Hence, the coefficient of reflection, which is the ratio of the power reflected by the load to the power sent down the line, is

$$R = \left(\frac{I_r}{I_i}\right)^2=\left(\frac{Z-R_L}{Z+R_L}\right)^2.$$ (6.114)

Furthermore, the coefficient of transmission, which is the ratio of the power absorbed by the load to the power sent down the line, takes the form

$$T = 1-R = \frac{4\,Z\,R_L}{(Z+R_L)^2}.$$ (6.115)

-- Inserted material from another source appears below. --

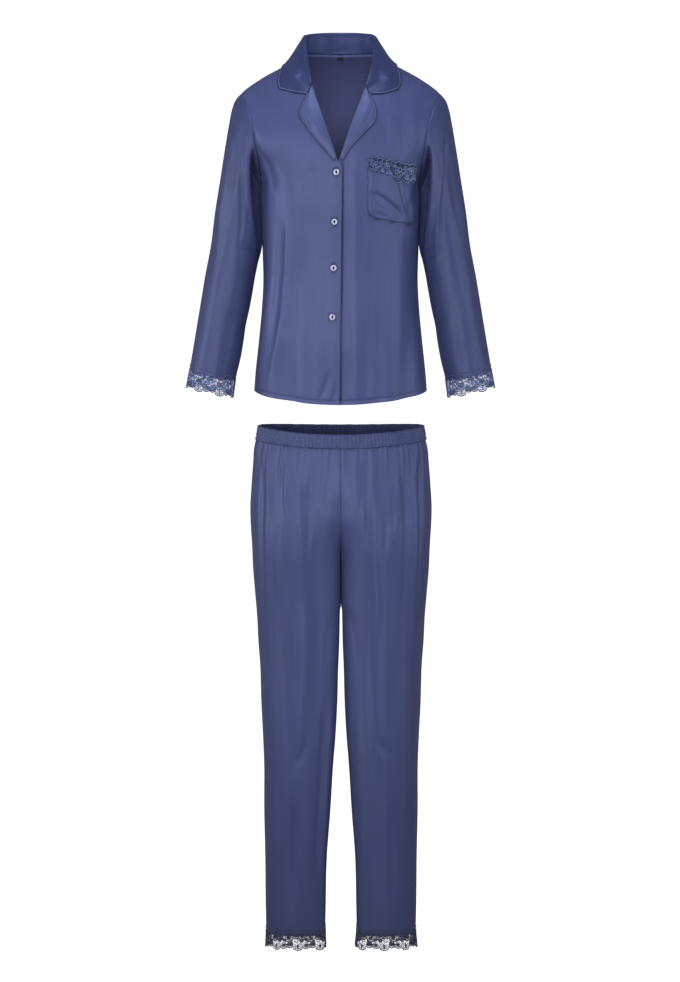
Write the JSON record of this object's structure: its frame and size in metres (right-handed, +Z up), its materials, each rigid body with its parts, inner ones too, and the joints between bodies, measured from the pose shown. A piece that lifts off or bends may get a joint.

It can be seen, by comparison with Equations (6.89) and (6.90), that the load terminating the line acts just like another transmission line of impedance $R_L$. It follows that power can only be efficiently sent down a transmission line, and transferred to a terminating load, when the impedance of the line matches the effective impedance of the load (which, in this case, is the same as the resistance of the load). In other words, when $Z=R_L$ there is no reflection of the signal sent down the line (i.e., $R=0$), and all of the signal energy is therefore absorbed by the load (i.e., $T=1$). As an example, a half-wave antenna (i.e., an antenna whose length is half the wavelength of the emitted radiation) has a characteristic impedance of $73\,\Omega$ (Held and Marion 1995). Hence, a transmission line used to feed energy into such an antenna should also have a characteristic impedance of $73\,\Omega$. Suppose, however, that we encounter a situation in which the impedance of a transmission line, $Z_1$, does not match that of its terminating load, $Z_2$. Can anything be done to avoid reflection of the signal sent down the line? It turns out, by analogy with the previous analysis, that if the line is connected to the load via a short section of transmission line whose length is one quarter of the wavelength of the signal, and whose characteristic impedance is $Z_3=\sqrt{Z_1\,Z_2}$, then there is no reflection of the signal; that is, all of the signal power is absorbed by the load. A short section of transmission line used in this manner is known as a quarter-wave transformer.